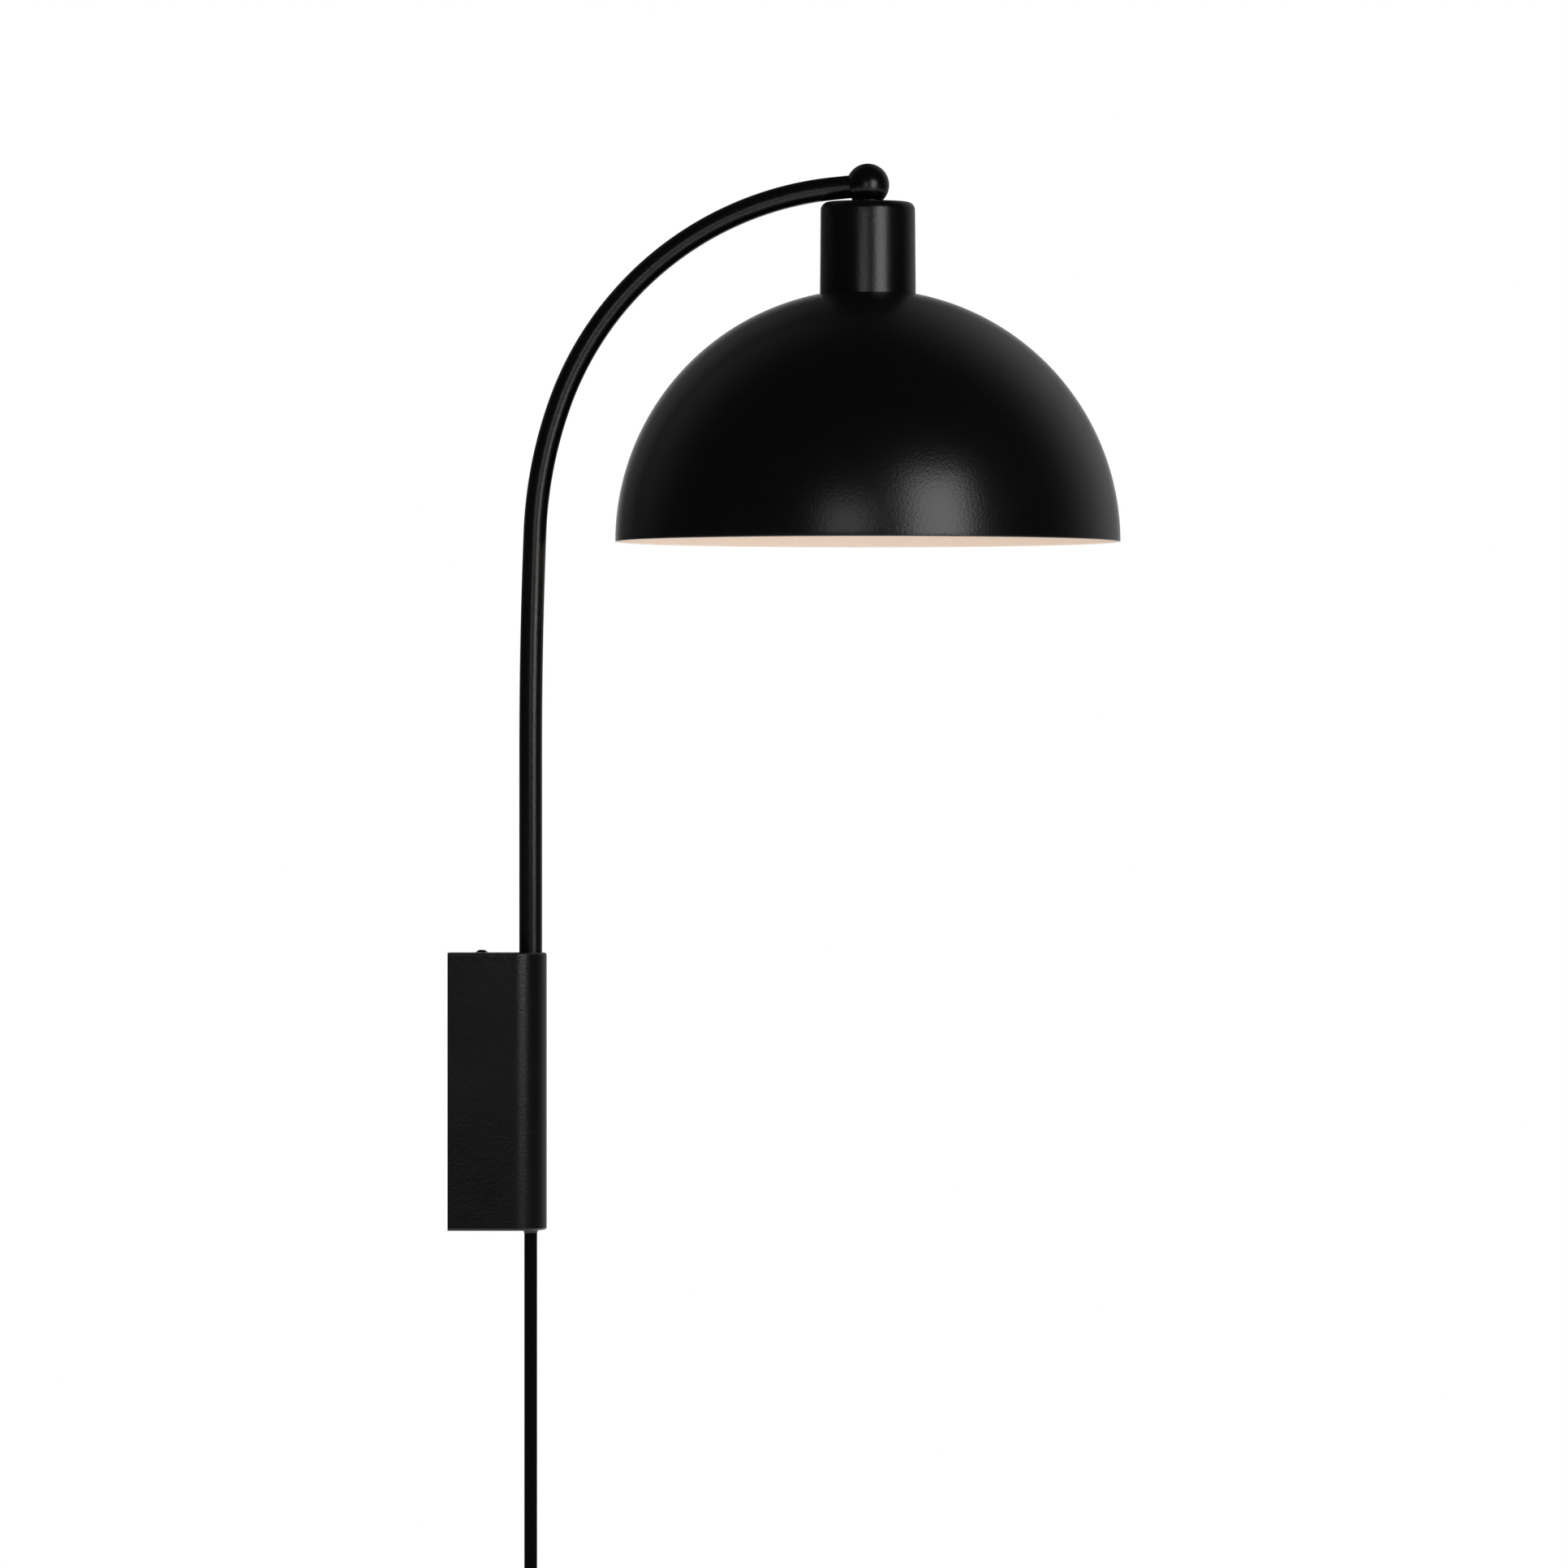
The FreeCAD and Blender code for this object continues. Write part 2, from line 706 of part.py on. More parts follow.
# Every half turn, and every quarter turn next to a reversal
def coil_stations():
    quarters = 4 * coil_layer_turns
    last = quarters * coil_layers
    reversals = range(quarters, last, quarters)
    return [t for t in range(last + 1) if t % 2 == 0 or t - 1 in reversals or t + 1 in reversals]


def coil_arcs():
    nodes = [coil_node(t) for t in coil_stations()]
    arcs = []
    for (start, start_way), (end, end_way) in zip(nodes, nodes[1:]):
        arcs += biarc(start, start_way, end, end_way)
    return arcs


def make_coil():
    arcs = coil_arcs()
    start = coil_node(0)[0]
    end = coil_node(4 * coil_layer_turns * coil_layers)[0]
    above = start.add(Z * cord_diameter)
    below = end.sub(Z * cord_diameter)
    edges = [Part.LineSegment(above, start).toShape()]
    edges += [arc.toShape() for arc in arcs]
    edges.append(Part.LineSegment(end, below).toShape())
    path = Part.Wire(edges)
    profile = Part.Wire([Part.makeCircle(cord_radius, above, Z)])
    return path.makePipeShell([profile], True, False), path, arcs


# Least gap of the strand to itself, on points two millimetres apart and more than a quarter turn away
def least_gap(path):
    step = 2.0
    points = path.discretize(Number=int(path.Length / step))
    skip = int(coil_mean_radius * math.pi / 2 / step)
    least = path.Length
    for i, a in enumerate(points):
        for b in points[i + skip:]:
            if abs(a.x - b.x) < 2 * coil_pitch:
                least = min(least, a.distanceToPoint(b))
    return least - cord_diameter


# Strap round the stack of turns, on the side of the coil away from the incoming flex
def make_tie():
    far = 2 * coil_outer
    stack_out = far - coil_pitch / 2 + cord_radius
    stack_in = far - coil_pitch * (coil_layer_turns - 0.5) - cord_radius - tie_ease
    half = tie_width / 2
    low = Vector(tail_x - cord_radius, stack_in, coil_entry_z - half)
    high = Vector(tube_x + cord_radius, stack_out, coil_entry_z + half)
    wall = Vector(tie_thickness, tie_thickness, 0)
    outer = box(low.sub(wall), high.add(wall))
    upright = [edge for edge in outer.Edges if edge.BoundBox.ZLength > tie_width / 2]
    return outer.makeFillet(tie_thickness, upright).cut(box(low, high))


# Switch body as a rounded bar about the flex, split across its thickness
def switch_bar():
    half_width = switch_width / 2
    half_thick = switch_thickness / 2
    end_straight = switch_length / 2 - half_width
    middle = (switch_top + switch_bottom) / 2
    low = Vector(tube_x - half_thick, -half_width, middle - end_straight)
    high = Vector(tube_x + half_thick, half_width, middle + end_straight)
    bar = box(low, high)
    for z in (middle - end_straight, middle + end_straight):
        bar = bar.fuse(cylinder(half_width, switch_thickness, Vector(tube_x - half_thick, 0, z), X))
    bar = bar.removeSplitter()
    rims = [edge for edge in bar.Edges if edge.BoundBox.XLength < 0.01]
    return bar.makeFillet(switch_edge, rims)


def switch_middle():
    return (switch_top + switch_bottom) / 2


def switch_cord_holes():
    top = cylinder(cord_radius, switch_cord_depth, Vector(tube_x, 0, switch_top - switch_cord_depth))
    bottom = cylinder(cord_radius, switch_cord_depth, Vector(tube_x, 0, switch_bottom))
    return top.fuse(bottom)


def rocker_pivot():
    return Vector(tube_x + switch_thickness / 2 - rocker_well_depth / 2, 0, switch_middle())


def switch_screw_solids(extra):
    screws = []
    for side in (-1, 1):
        head_base = Vector(tube_x - switch_thickness / 2,
                           side * (switch_width / 2 - switch_screw_head),
                           switch_middle() + side * switch_screw_offset)
        head = cylinder(switch_screw_head / 2, switch_screw_head_height + extra, head_base.sub(X * extra), X)
        shank = cylinder(switch_screw_diameter / 2, switch_screw_length, head_base, X)
        screws.append(head.fuse(shank).removeSplitter())
    return screws


def make_switch_back():
    front = box(Vector(tube_x, -switch_width, switch_bottom),
                Vector(tube_x + switch_thickness, switch_width, switch_top))
    body = switch_bar().cut(front).cut(switch_cord_holes())
    for screw in switch_screw_solids(switch_edge):
        body = body.cut(screw)
    return body


def make_switch_front():
    back = box(Vector(tube_x - switch_thickness, -switch_width, switch_bottom),
               Vector(tube_x, switch_width, switch_top))
    body = switch_bar().cut(back).cut(switch_cord_holes())
    pivot = rocker_pivot()
    half_length = rocker_length / 2 + rocker_gap
    half_width = rocker_width / 2 + rocker_gap
    surface = tube_x + switch_thickness / 2
    well = box(Vector(surface - rocker_well_depth, -half_width, pivot.z - half_length),
               Vector(surface + rocker_rise, half_width, pivot.z + half_length))
    body = body.cut(well)
    pin_hole = rocker_pin_diameter / 2 + running_gap
    length = rocker_width + 2 * (rocker_pin_length + rocker_gap)
    body = body.cut(cylinder(pin_hole, length, pivot.sub(Y * length / 2), Y))
    for screw in switch_screw_solids(switch_edge):
        body = body.cut(screw)
    return body


# Rocker with two flats that meet in a shallow dip and a round underside, leaning to its off side
def make_rocker():
    pivot = rocker_pivot()
    surface = tube_x + switch_thickness / 2
    half = rocker_length / 2
    side = -rocker_width / 2
    under = rocker_well_depth / 2 - rocker_gap
    flank = pivot.x + rocker_pin_diameter
    profile = [Vector(flank, side, pivot.z - half),
               Vector(surface + rocker_rise, side, pivot.z - half),
               Vector(surface + rocker_rise / 2, side, pivot.z),
               Vector(surface + rocker_rise, side, pivot.z + half),
               Vector(flank, side, pivot.z + half)]
    lines = [Part.LineSegment(a, b).toShape() for a, b in zip(profile, profile[1:])]
    lowest = Vector(pivot.x - under, side, pivot.z)
    lines.append(Part.Arc(profile[-1], lowest, profile[0]).toShape())
    key = Part.Face(Part.Wire(lines)).extrude(Y * rocker_width)
    pin_length = rocker_width + 2 * rocker_pin_length
    pin = cylinder(rocker_pin_diameter / 2, pin_length, pivot.sub(Y * pin_length / 2), Y)
    rocker = key.fuse(pin)
    rocker.rotate(pivot, Y, -rocker_angle)
    return rocker


# Closed outline of two straights and two half circles, each half circle in two arcs
def stadium(width, thickness, z):
    radius = thickness / 2
    reach = width / 2 - radius
    centre = Vector(tail_x, 0, z)
    edges = []
    for side in (1, -1):
        points = []
        for k in range(5):
            angle = math.pi / 4 * k
            out = Vector(radius * math.cos(angle), reach + radius * math.sin(angle), 0)
            points.append(centre.add(out * side))
        edges.append(Part.Arc(points[0], points[1], points[2]).toShape())
        edges.append(Part.Arc(points[2], points[3], points[4]).toShape())
        across = centre.sub(Vector(radius, reach, 0) * side)
        edges.append(Part.LineSegment(points[4], across).toShape())
    return Part.Wire(edges)


def pin_places():
    return [Vector(tail_x, side * pin_spacing / 2, plug_face) for side in (-1, 1)]


def make_plug_body():
    body = Part.makeLoft([stadium(plug_neck_width, plug_neck_thickness, plug_neck_z),
                          stadium(plug_width, plug_thickness, plug_face + plug_straight),
                          stadium(plug_width, plug_thickness, plug_face)], True, True)
    relief_base = plug_neck_thickness / 2
    relief = Part.makeCone(relief_base, cord_radius + relief_wall, relief_length,
                           Vector(tail_x, 0, plug_neck_z), Z)
    body = body.fuse(relief).removeSplitter()
    for place in pin_places():
        body = body.cut(cylinder(pin_core_diameter / 2, pin_root, place))
    return body


def make_plug_pins():
    pins = []
    for place in pin_places():
        tip_length = pin_length - pin_sleeve_length
        core = cylinder(pin_core_diameter / 2, pin_root + pin_length, place.sub(Z * pin_length))
        tip = cylinder(pin_diameter / 2, tip_length, place.sub(Z * pin_length))
        end_edges = [edge for edge in tip.Edges if edge.BoundBox.ZMax < place.z - pin_length + 0.01]
        tip = tip.makeFillet(pin_diameter / 4, end_edges)
        narrow = cylinder(pin_diameter, pin_root + pin_sleeve_length, place.sub(Z * pin_sleeve_length))
        pins.append(core.common(narrow).fuse(tip).removeSplitter())
    return Part.makeCompound(pins)


def make_pin_sleeves():
    sleeves = []
    for place in pin_places():
        base = place.sub(Z * pin_sleeve_length)
        sleeves.append(ring(pin_sleeve_diameter / 2, pin_core_diameter / 2, pin_sleeve_length, base))
    return Part.makeCompound(sleeves)


coil_solid, coil_path, coil_bends = make_coil()

export(make_bracket(), "wall_bracket")
export(make_housing(), "wall_housing")
export(make_housing_screw(), "housing_screw")
export(make_bush(housing_top - bush_length), "upper_bush")
export(make_bush(foot_z + lower_bush_lift), "lower_bush")
export(make_thrust_washer(), "thrust_washer")
export(make_stop_screw(), "swivel_stop_screw")
export(make_clamp_screw(), "cord_clamp_screw")
export(make_grommet(), "cord_grommet")

export(make_arm_tube(), "arm_tube")
export(make_arm_flex(), "arm_flex")
export(make_ball(), "swivel_ball")
export(make_stem(), "ball_stem")
export(make_cup_washer(), "cup_washer")
export(make_disc_springs(), "disc_springs")
export(make_spring_washer(), "spring_washer")
export(make_stem_nut(), "stem_nut")
export(make_supply_leads(), "supply_leads")

export(make_cap(), "lamp_cap")
export(make_seat_bush(), "seat_bush")
export(make_yoke(), "holder_yoke")
export(make_yoke_screws(), "yoke_screws")
export(make_holder_body(), "lampholder_body")
export(make_contact_base(), "contact_base")
export(make_thread_shell(), "thread_shell")
export(make_centre_contact(), "centre_contact")
export(make_terminal_screws(), "terminal_screws")
export(make_shade_ring(), "shade_ring")
export(make_dome(), "dome_shade")

export(make_cord_upper(), "cord_upper")
export(make_switch_back(), "switch_back")
export(make_switch_front(), "switch_front")
export(make_rocker(), "switch_rocker")
export(Part.makeCompound(switch_screw_solids(0)), "switch_screws")
export(make_cord_middle(), "cord_middle")
export(coil_solid, "cord_coil")
export(make_tie(), "coil_tie")
export(make_cord_tail(), "cord_tail")
export(make_plug_body(), "plug_body")
export(make_plug_pins(), "plug_pins")
export(make_pin_sleeves(), "pin_sleeves")

section_area = math.pi * cord_radius ** 2
radii = [arc.toShape().Curve.Radius for arc in coil_bends]
cord_length = cord_upper_length + switch_length + cord_middle_length + coil_path.Length + cord_tail_length
print("ball centre", [round(v, 2) for v in ball_centre])
print("shade centre", [round(v, 2) for v in dome_centre])
print("wall gap at the swivel limit",
      round(tube_x + (shade_x - tube_x) * math.cos(math.radians(swivel_limit)) - dome_radius, 2))
print("arm tube length", round(arm_wire.Length, 1), "bend radii",
      [lower_bend_radius, middle_bend_radius, upper_bend_radius])
print("coil bend radii from", round(min(radii), 1), "to", round(max(radii), 1), "in", len(radii), "arcs")
print("coil length", round(coil_path.Length, 1), "least gap to itself", round(least_gap(coil_path), 2))
print("coil volume over section x length", round(coil_solid.Volume / (section_area * coil_path.Length), 4))
print("flex length from the housing to the plug", round(cord_length, 1))
print("lowest point", round(plug_face - pin_length, 1))
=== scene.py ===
import bpy
import bmesh
import json
import math
import numpy as np
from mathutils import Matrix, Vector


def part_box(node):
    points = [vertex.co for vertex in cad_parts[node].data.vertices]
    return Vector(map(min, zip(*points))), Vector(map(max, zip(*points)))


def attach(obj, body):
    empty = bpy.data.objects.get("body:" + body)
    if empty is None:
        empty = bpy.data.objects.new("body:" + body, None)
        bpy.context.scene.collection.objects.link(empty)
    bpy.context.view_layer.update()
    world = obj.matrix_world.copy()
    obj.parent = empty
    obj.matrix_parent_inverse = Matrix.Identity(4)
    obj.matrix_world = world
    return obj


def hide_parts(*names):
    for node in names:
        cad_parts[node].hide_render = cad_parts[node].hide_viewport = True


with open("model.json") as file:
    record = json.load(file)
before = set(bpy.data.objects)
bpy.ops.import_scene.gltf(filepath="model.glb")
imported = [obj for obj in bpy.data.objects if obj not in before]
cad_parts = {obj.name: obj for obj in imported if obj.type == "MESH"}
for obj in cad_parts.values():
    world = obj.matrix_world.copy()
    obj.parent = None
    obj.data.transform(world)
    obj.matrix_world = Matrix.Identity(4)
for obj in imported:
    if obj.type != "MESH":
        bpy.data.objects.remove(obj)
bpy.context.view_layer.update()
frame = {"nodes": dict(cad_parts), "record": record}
nodes = frame["nodes"]
scene = bpy.context.scene
fullTurn = 2 * math.pi
print("frame loaded:", len(nodes), "nodes")


# Level and far off, as the photograph was taken
cameraSetup = {"lens": 243.9, "sensor": 36, "distance": 4.626, "x": 0.1461, "z": 0.1337}


def addCamera():
    data = bpy.data.cameras.new("viewCamera")
    data.lens = cameraSetup["lens"]
    data.sensor_width = cameraSetup["sensor"]
    camera = bpy.data.objects.new("viewCamera", data)
    camera.location = (cameraSetup["x"], -cameraSetup["distance"], cameraSetup["z"])
    camera.rotation_euler = (math.radians(90), 0, 0)
    scene.collection.objects.link(camera)
    scene.camera = camera


addCamera()
print("camera placed")


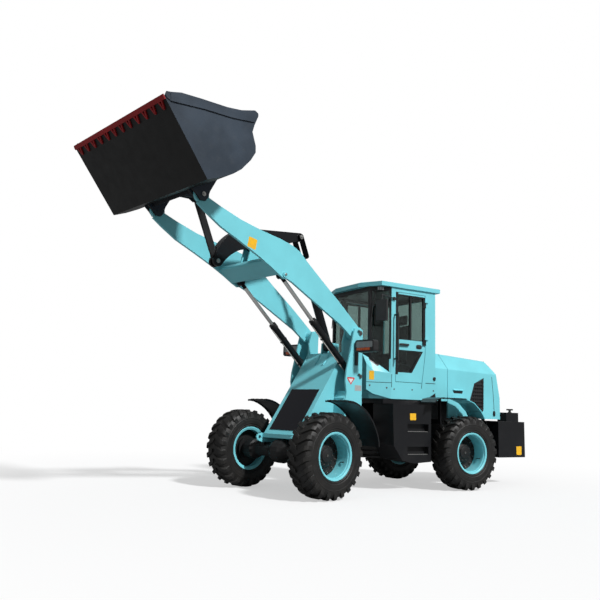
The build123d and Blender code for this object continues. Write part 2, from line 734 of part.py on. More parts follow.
# Openings in the front wall for the steering cylinders.
wall_slots = [block(rail_front - 40, rail_front + 10, *sorted((side * 120, side * (rail_y - 25))),
                    steer_level - 80, steer_level + 80) for side in (1, -1)]
trunnions = [block(rear_axle_x + x - 20, rear_axle_x + x + 20, -rail_y, rail_y, 700,
                   760) for x in (-230, 230)]
hood_lugs = both_sides(join(strap((hood_hinge[0], rail_top - 20), hood_hinge, 70, rail_y - 22, rail_y),
                            cross_pin(hood_hinge, 15, rail_y - 22, rail_y + 34)))
rear_frame = join(both_sides(rail), hood_lugs, cut(rail_wall, *wall_slots), rear_wall, rail_floor,
                  rail_cross,
                  deck, *posts, *eye_plates, *pivot_pins, *steer_brackets, *trunnions)
keep("rear_frame", rear_frame)
keep("rear_axle", make_axle(60, 715 - axle_height, rail_y - 12).moved(Location((rear_axle_x, 0,
                                                                                axle_height))))

step_outline = [(-905, deck_bottom - run), (-905, 445), (-560, 425), (-320, 470), (-150, 700),
                (-130, 1180),
                (-130, deck_bottom - run)]
step_body = polygon_plate(step_outline, rail_y, 860)
step_hollows = [block(-850, -420, 780, 861, z, z + 120) for z in (560, 910)]
# A recess in the inner side gives the steering cylinders room.
steer_recess = block(rail_front - 30, -100, rail_y - 1, rail_y + 95, steer_level - 70, steer_level + 70)
keep("step_boxes", both_sides(cut(step_body, *step_hollows, steer_recess)))

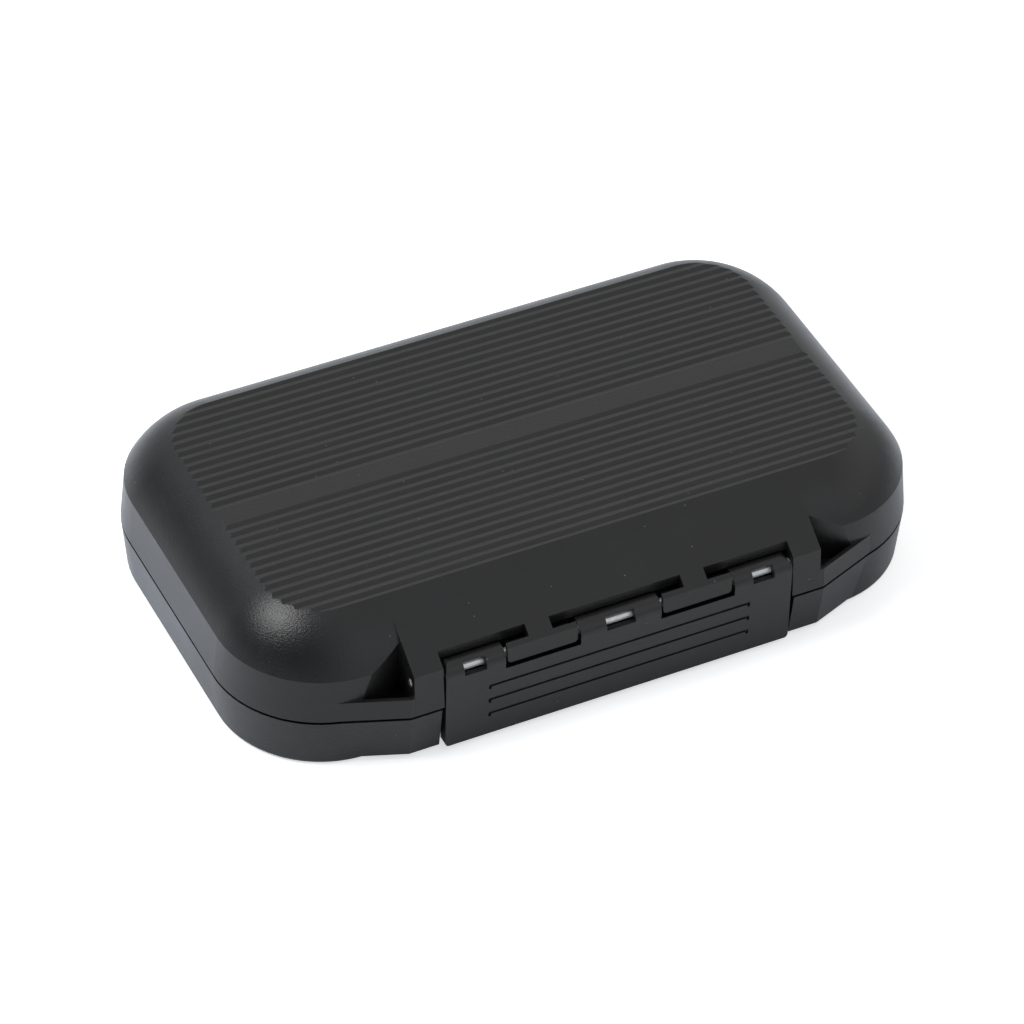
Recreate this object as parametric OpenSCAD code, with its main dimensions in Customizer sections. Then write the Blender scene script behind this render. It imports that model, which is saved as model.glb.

────────────────────────────────────────

Return only the part of the records above that opens with the line containing "points = [vertex.co" and closes with the line containing "bpy.context.scene.collection.objects.link(empty)", ends included.

    points = [vertex.co for vertex in cad_parts[node].data.vertices]
    return Vector(map(min, zip(*points))), Vector(map(max, zip(*points)))


def attach(obj, body):
    empty = bpy.data.objects.get("body:" + body)
    if empty is None:
        empty = bpy.data.objects.new("body:" + body, None)
        bpy.context.scene.collection.objects.link(empty)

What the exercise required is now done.